Достижения скромной «Спички» были многократно перекрыты Чеховым в «Ревизоре», что естественно, учитывая богатырские возможности роли. Вслед за Гоголем, первоначально мыслившим «Ревизора» водевильно, «чтоб и квартальный не мог обидеться», Чехов шел через водевиль к комедии, от шуточного преувеличения, к сатирическому гротеску. Во множественности авторских характеристик Хлестакова, рассыпанных в пьесе, в «Преуведомлении» и в «Письме к одному литератору вскоре после первого представления “Ревизора”» Чехов отбирал лишь те «подсказы», которые отвечали его собственному видению образа. Про этого Хлестакова нельзя было, пожалуй, сказать, что «в нем ничего не должно быть означено резко», что его человеческие черты «не выходят своими углами из обыкновенного светского круга». Зато при первом же взгляде на чеховского героя в голову лезли знакомые строчки: «даже пустые люди называют его пустейшим»; «в нем все — сюрприз и неожиданность», «елистратишка», «сосулька», «тряпка» и прочее в том же роде, в изобилии отпущенное Гоголем на долю Хлестакова.

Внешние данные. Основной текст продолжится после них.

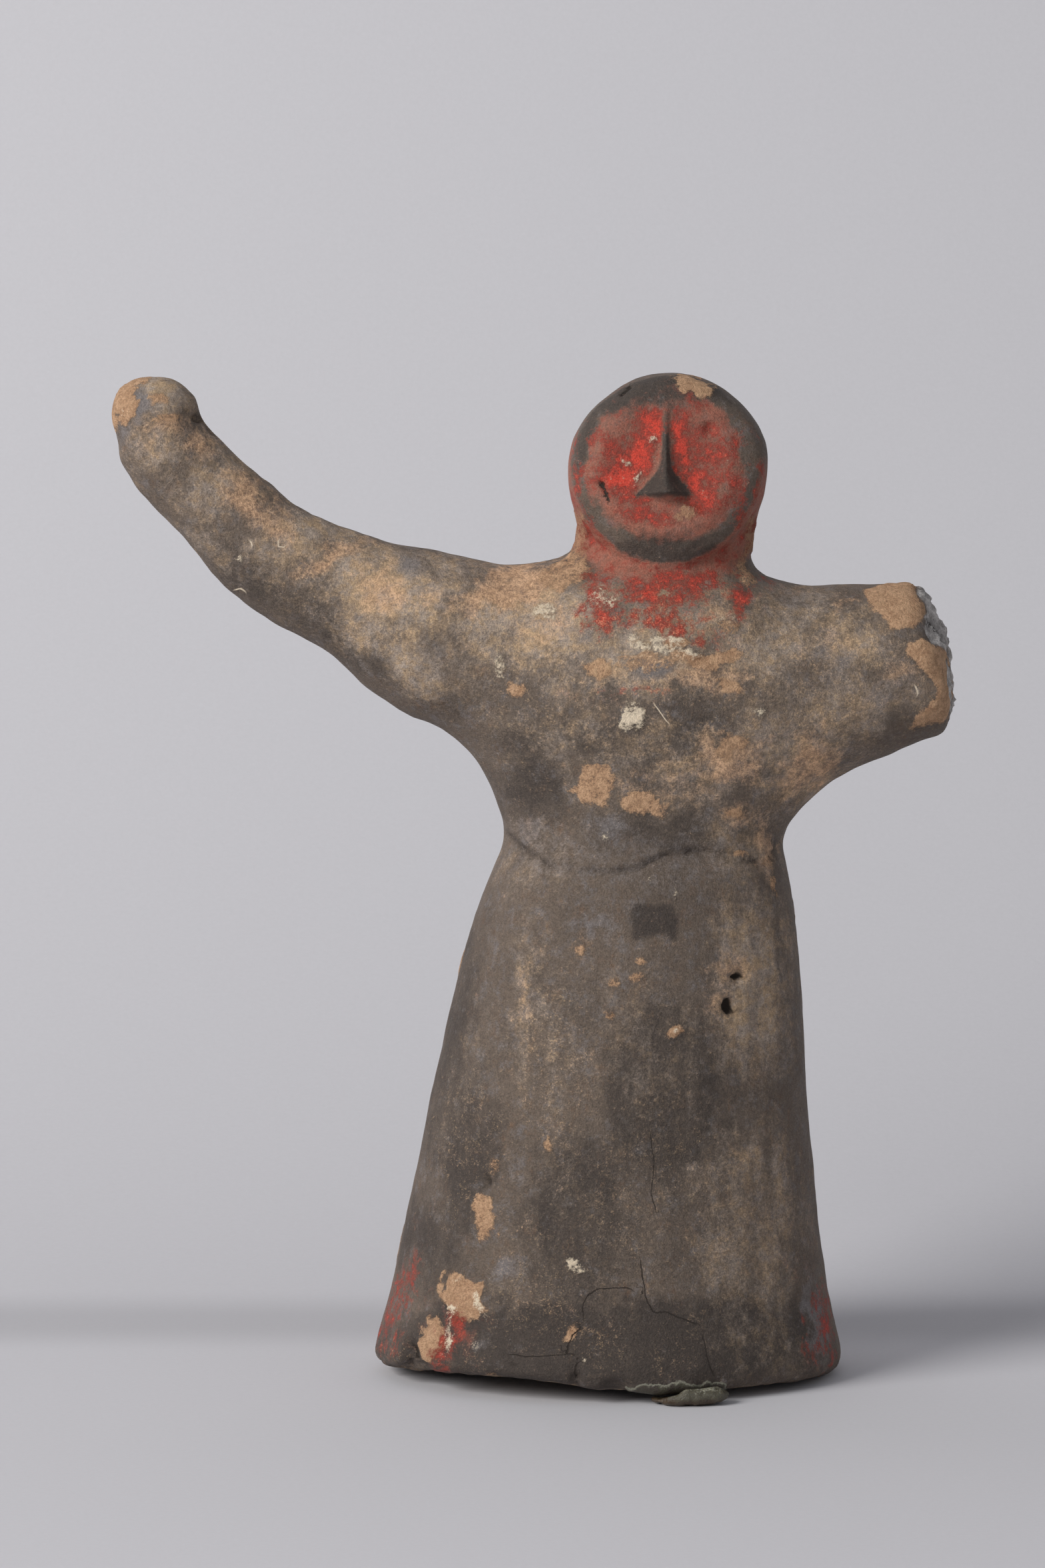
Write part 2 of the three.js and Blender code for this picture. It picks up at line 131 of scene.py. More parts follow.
# Raised tan soil and bare tan clay.
SOIL = {
    "crown_chip": Mark(1040, 577, 36, 13, 0.85, 14),
    "crown_chip_tail": Mark(1062, 592, 12, 6, 0.8),
    "under_nose": Mark(1034, 766, 24, 12, 0.7, -20),
    "left_shoulder_top": Mark(838, 868, 40, 26, 0.6, -30),
    "neck_right": Mark(1125, 812, 14, 46, 0.6, 10),
    "breast_left": Mark(895, 1005, 30, 20, 0.7, -15),
    "breast_right": Mark(1085, 985, 32, 12, 0.8, -10),
    "dot_left": Mark(775, 1036, 16, 14, 0.8),
    "belly_patch": Mark(898, 1176, 33, 34, 0.68),
    "belly_patch_right": Mark(968, 1209, 38, 21, 0.68, 8),
    "skirt_spot_a": Mark(868, 1422, 11, 13, 0.6),
    "skirt_spot_b": Mark(961, 1441, 10, 7, 0.9),
    "skirt_spot_c": Mark(954, 1466, 14, 6, 0.8, -20),
    "skirt_spot_d": Mark(919, 1475, 8, 6, 0.8),
    "skirt_spot_e": Mark(912, 1523, 12, 8, 0.8),
    "skirt_orange": Mark(1014, 1547, 13, 10, 1.0),
    "skirt_streak_end": Mark(822, 1718, 7, 12, 0.9, -25),
    "skirt_smudge": Mark(742, 1746, 10, 18, 0.55),
    "skirt_patch": Mark(725, 1825, 20, 38, 0.7, -8),
    "foot_patch": Mark(694, 1945, 32, 36, 1.0, -20),
    "foot_patch_low": Mark(646, 2014, 16, 34, 0.95, 12),
    "foot_crack_edge": Mark(857, 1999, 7, 16, 0.8, 35),
    "hem_left": Mark(733, 2068, 9, 7, 0.8),
    "hand_edge": Mark(184, 595, 20, 46, 1.0, 12),
    "hand_top": Mark(213, 566, 26, 9, 1.0, -24),
    "hand_crease": Mark(252, 630, 28, 9, 0.62, 6),
    "hand_spot": Mark(240, 598, 18, 11, 0.7),
    "collar_sand_left": Mark(864, 850, 34, 26, 0.62, -30),
    "collar_sand_right": Mark(1114, 862, 18, 26, 0.56, -14),
    "neck_left": Mark(871, 805, 15, 50, 0.6, -8),
    "collar_lump": Mark(1014, 962, 22, 9, 1.0),
    "collar_lump_low": Mark(1050, 990, 30, 13, 0.9, 20),
    "collar_lump_right": Mark(1094, 1028, 20, 12, 0.95, 35),
    "collar_sand": Mark(1090, 940, 26, 14, 0.6),
    "flank_soil": Mark(1100, 1118, 34, 22, 0.62),
    "flank_soil_low": Mark(1104, 1220, 14, 10, 0.9),
    "waist_soil": Mark(1110, 1282, 16, 6, 0.8, 10),
    "waist_soil_edge": Mark(1162, 1330, 6, 22, 0.7, -8),
    "collar_bed": Mark(985, 985, 60, 18, 0.58),
}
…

Щенок и мальчишка, неслыханное воинствующее ничтожество, не то что «без царя в голове» — без проблеска мысли, без намека на логику, но силой чудовищной алогичности русской жизни именно он возводится в ранг «блюстителя», принимается за «лицо», облеченное государственными полномочиями. И надо было видеть, как расцветал этот «мыльный пузырь» от всеобщего «уважения», как наливался он чиновничьей важностью буквально на глазах у зрителя.

Расстояние, которое в пьесе Гоголя существует между человеческим масштабом Хлестакова и тем впечатлением, которое он производит на одурачивших самих себя чиновников, Чехов растягивал почти фантастически. Никогда более не приходилось мне видеть на сцене такого чудовищного и в то же время реального контраста. Чеховский Хлестаков был активен, наступателен, воинствен. Визгливо и страстно утверждал он в глазах чиновников свое дутое величие, кричал исступленно: «Я везде, везде!!.» — и, бросив взгляд на «высочайший» портрет позади себя, немедленно принимал позу и осанку императора; сходство было разительным, и мысль автора о хлестаковщине русской жизни до дна обнажалась в этот момент.